SWANTON – Participants in the Public Service Board’s Swanton Wind review filed responses to the project’s proposal for a new review schedule on Friday.

The filed schedules were similar. All stretch the review process beyond May 2018.

But many of the filings were similar in another way, too: plainly stated, vehement opposition to Swanton Wind’s proposals to limit discovery questions and bill questioners for the time of the project’s expert witnesses.

Inclement weather and an abundance of discovery questions have delayed the board’s review of the proposed industrial wind farm, necessitating a revised, practical schedule.

Swanton Wind supplemented its schedule proposal with a memorandum, also filed Friday, stating that the two rounds of discovery on both the project and the review’s participants “allows all parties an equal opportunity to discover facts relevant to the Board’s inquiry,” and that the proposed schedule allows for the board to issue its final order regarding the project by August 2018, which “would facilitate Swanton Wind’s ability to meet the deadline for the 2021 capacity supply obligation for the forward capacity auction.”

The project noted its opposition to several proposed schedules placing two months between discovery rounds.
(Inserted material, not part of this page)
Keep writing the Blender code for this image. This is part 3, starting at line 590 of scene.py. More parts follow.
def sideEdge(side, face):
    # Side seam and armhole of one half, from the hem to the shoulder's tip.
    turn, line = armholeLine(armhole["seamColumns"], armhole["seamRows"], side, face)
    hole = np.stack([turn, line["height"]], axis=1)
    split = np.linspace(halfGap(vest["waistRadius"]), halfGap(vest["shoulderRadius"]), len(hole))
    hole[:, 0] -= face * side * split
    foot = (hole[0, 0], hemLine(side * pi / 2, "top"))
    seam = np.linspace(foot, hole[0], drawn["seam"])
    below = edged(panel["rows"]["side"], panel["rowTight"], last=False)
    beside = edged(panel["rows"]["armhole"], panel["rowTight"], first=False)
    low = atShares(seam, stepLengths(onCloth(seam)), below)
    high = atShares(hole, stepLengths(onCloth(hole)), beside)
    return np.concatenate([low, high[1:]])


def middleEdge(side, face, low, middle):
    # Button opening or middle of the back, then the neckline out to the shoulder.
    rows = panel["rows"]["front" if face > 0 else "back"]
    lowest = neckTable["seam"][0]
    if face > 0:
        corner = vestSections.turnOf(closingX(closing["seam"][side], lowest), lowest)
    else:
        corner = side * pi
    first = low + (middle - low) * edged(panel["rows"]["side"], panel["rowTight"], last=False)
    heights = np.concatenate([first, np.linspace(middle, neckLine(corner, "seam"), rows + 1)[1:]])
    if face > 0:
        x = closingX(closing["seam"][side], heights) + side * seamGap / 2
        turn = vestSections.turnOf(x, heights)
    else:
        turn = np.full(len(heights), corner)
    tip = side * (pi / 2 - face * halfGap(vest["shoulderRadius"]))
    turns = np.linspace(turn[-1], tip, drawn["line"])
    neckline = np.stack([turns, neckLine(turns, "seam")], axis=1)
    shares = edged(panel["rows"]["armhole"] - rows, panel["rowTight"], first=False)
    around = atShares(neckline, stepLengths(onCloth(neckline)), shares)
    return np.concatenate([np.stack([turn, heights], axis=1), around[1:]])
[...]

Swanton Wind “has already been subject to a five-hour workshop, nearly 1,000 questions and months of delay since the petition was filed in September 2016.”

One point of agreement among all the schedules is a public hearing and site visit in late June.

Paula Kane, who filed on behalf of the review’s many dozens of citizen participants, asked that that site visit include visits not just to the project’s proposed construction area, on Rocky Ridge, but also to Fairfield Pond “and the southeasterly side of Fairfield Pond.”

The Vermont Department of Public Service (DPS), not to be confused with the Public Service Board, supplemented its own filing with a substantial, nine-page memorandum detailing perceived faults in Swanton Wind’s application before the board.

“The Department’s schedule provides [Swanton Wind] with an opportunity to clarify its intentions as to whether it will cure the deficiencies in the petition within a reasonable time,” the DPS’s Aaron Kisicki wrote, “and sets a deadline for parties to file motions if Swanton Wind fails to cure.”

The DPS filing stated that a March 2017 decision from the board dismissing Swanton Wind’s application for a power-purchase agreement “has rendered a significant portion of Swanton Wind’s evidence on certain Section 248 criteria moot and/or irrelevant.”

The DPS filing singles out testimony and exhibits in Swanton Wind’s application concerning the “need” for the project. The DPS argued that the project’s main testimony regarding need was “predicated almost exclusively” on the now-dismissed powerpurchase agreement application, and is therefore “moot.”

Then there’s the issue of reimbursement to Swanton Wind’s expert witnesses. The project raised the issue when it filed its proposed schedule on May 24 – a footnote specified the project “will be seeking reimbursement for its experts’ time spent preparing discovery responses,” citing a Vermont statute apparently allowing such a request “unless manifest injustice would result.”

Other participants in the Public Service Board’s review seemed to think it would. The DPS did not try to assert that such a request was unprecedented, only that such a request had not previously been granted “to the best of counsel’s recollection”; but more importantly, that the DPS “has significant reservations about its appropriateness in this context.”

Attorney Ed Adrian, on behalf of the Towns of Fairfield and Swanton, said the towns “strenuously object to [Swanton Wind] raising the specter of shifting the cost of its experts from a private-forprofit developer onto the residents of the towns and, more broadly, the people of Vermont.”

Kane said the intent of the footnote, which has not yet been filed as a motion before the board, “seems to be to warn intervenors to not ask questions, or possibly as a warning to the board for the board to okay the 50-question limit or else face ruling on a motion for the imposition of costs.”
Swanton Wind proposed the above-mentioned 50-question limit in its May 24 filing as well, “given the unprecedented number of parties in this case and the amount of discovery already served” on Swanton Wind, “much of which was duplicative.”

Parties opposing the expert witness reimbursement also opposed the 50-question limit.

The Public Service Board has yet to rule on the schedule, and may not rule on the 50-question limit or reimbursement issues, at least of yet, as they have not been filed as motions before the board.